A friend asks, “What’s the big deal? You’re an organic gardener.” (“As best I can,” I reply, knowing there are few absolutes in gardening). “Why don’t you grow what you need? You want to eat non-GMO corn? Eat the corn you grow. Don’t buy it in the store.”
If only it were that simple.
Yes, my friend, by being something of a know-it-all, shows how little he knows. The problems associated with GMOs are far more complicated than just avoiding their purchase. There are problems of cross-pollination of GMO crops with crops in our organic garden. There’s the loss of biodiversity. And, avoiding GMO products in our grocery stores is not as easy as he thinks it is.
That final point was driven home to me when I saw this list of top ten GMO foods to avoid. How do you avoid products that use GMO-derived sugar, especially these days when so much sugar is added to processed foods? (I know, I know… avoid processed foods … not always an easy proposition.) How do you avoid GMO corn products when corn syrup is so prevalent? How do you avoid GMO soybeans when soy is used in so many vegetarian products, tofu included?
The simple answer to all these questions has to do with labeling. All the labeling we see these days is of the reverse sort, products stating “Non GMO” or “made without genetically modified ingredients.” We can look forward to the day that products with GMOs are identified and labeled. The other way to keep away from GMOs is to buy organic. Even products labeled “100% organic” or “organic.” (“Organic” doesn’t necessarily mean a product is completely organic, but it does mean it contains no GMOs). Best way to avoid feeding GMOs to your family is to avoid the major GMO crops: soy, corn, cotton, and canola; not an easy proposition. And in some cases, like summer squash (as my friend suggested) you can (in season) grow your own.
More on GMOs: Here’s a top ten list of genetically-modified foods… I would have never guessed yellow squash would be on it. Here’s a detailed look at avoiding GMOs. Want to test you GMO knowledge? Find the quiz here (this page also links to information on the important, informative, even eye-opening film Food, Inc.).
Eric Vinje founded Planet Natural with his father Wayne in 1991, originally running it as a grasshopper bait mail-order business out of a garage.
Eric is now retired, but is still a renowned gardener known for his expertise in composting, organic gardening and pest control, utilizing pesticide-free options, such as beneficial insects.
Eric believes when you do something good for the environment, the effects will benefit generations to come.

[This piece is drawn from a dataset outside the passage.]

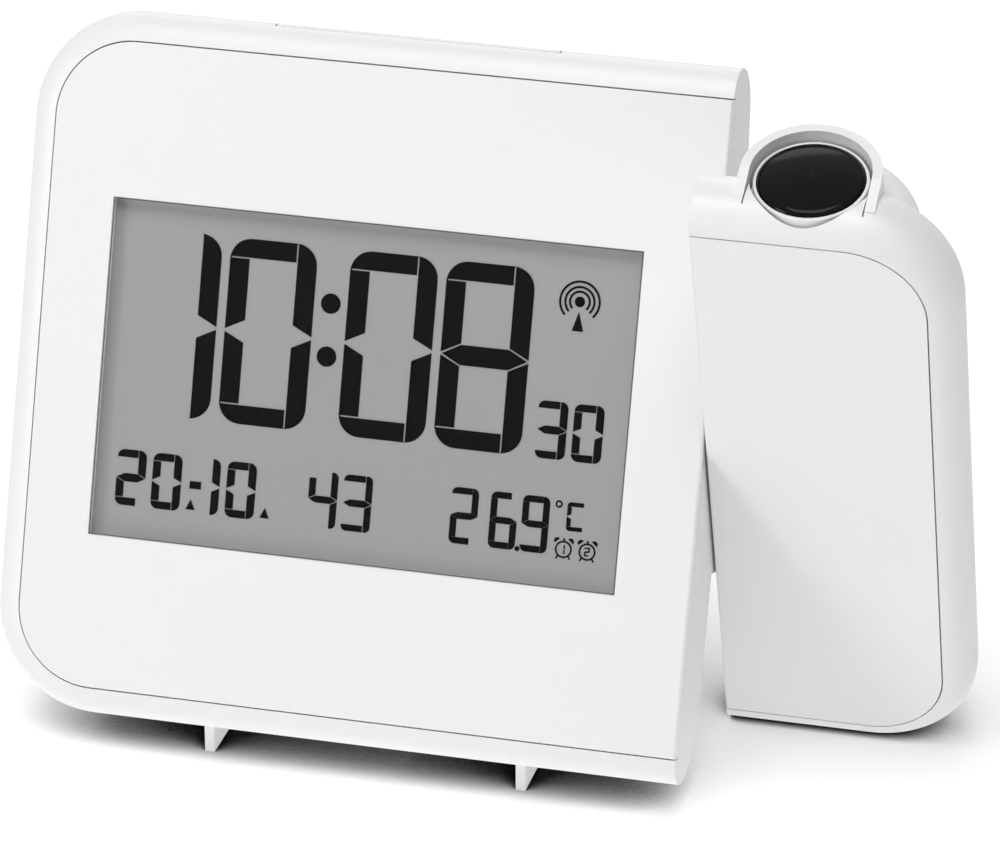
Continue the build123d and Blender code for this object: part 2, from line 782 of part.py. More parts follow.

3 Responses to “Avoiding GMOs”
Yes, this is the belief with most of us in this country. We truly think and feel that there is some group in the government looking out for us little people, keeping us safe from harmful things in the environment, the products that we use, food, and even what our homes and businesses are made of. We have quickly learned that that is not the truth! I had heard of the precautionary principle, but it’s been such a long time that I forgot about it. Thanks for the reminder. I think that it is too much work for the government and that is why things just get into the system. We, thinking that there have been years of study governing things before it is unleashed on us, dive in and get busy eating and using these foods and products thinking that they are safe. It is a situation that is out of control, for the most part. How do we deal with it? It will not go away anytime soon, and by the time it does, too many of us and our children will be sick, dying or dead.
… and historically interesting, it’s a matter of ensuring a healthy future for humanity. As industrial agriculture becomes increasingly focused on growing fewer and fewer varieties of food plants, home gardeners.
We have distilled this down to one simple fact. We only eat food we grow, or essentials that are organic. Things like extra virgin olive oil, rice, beans and organic cheese we buy from our local certified organic store. Sure they are more expensive, but since we don’t pay for anything else we grow or raise its not a hardship. Our freezers (green veggies, chickens, pork, game, lamb), root cellar and chickens sustain us year round, and since I don’t like shopping anyway it hardly crimps my lifestyle lol.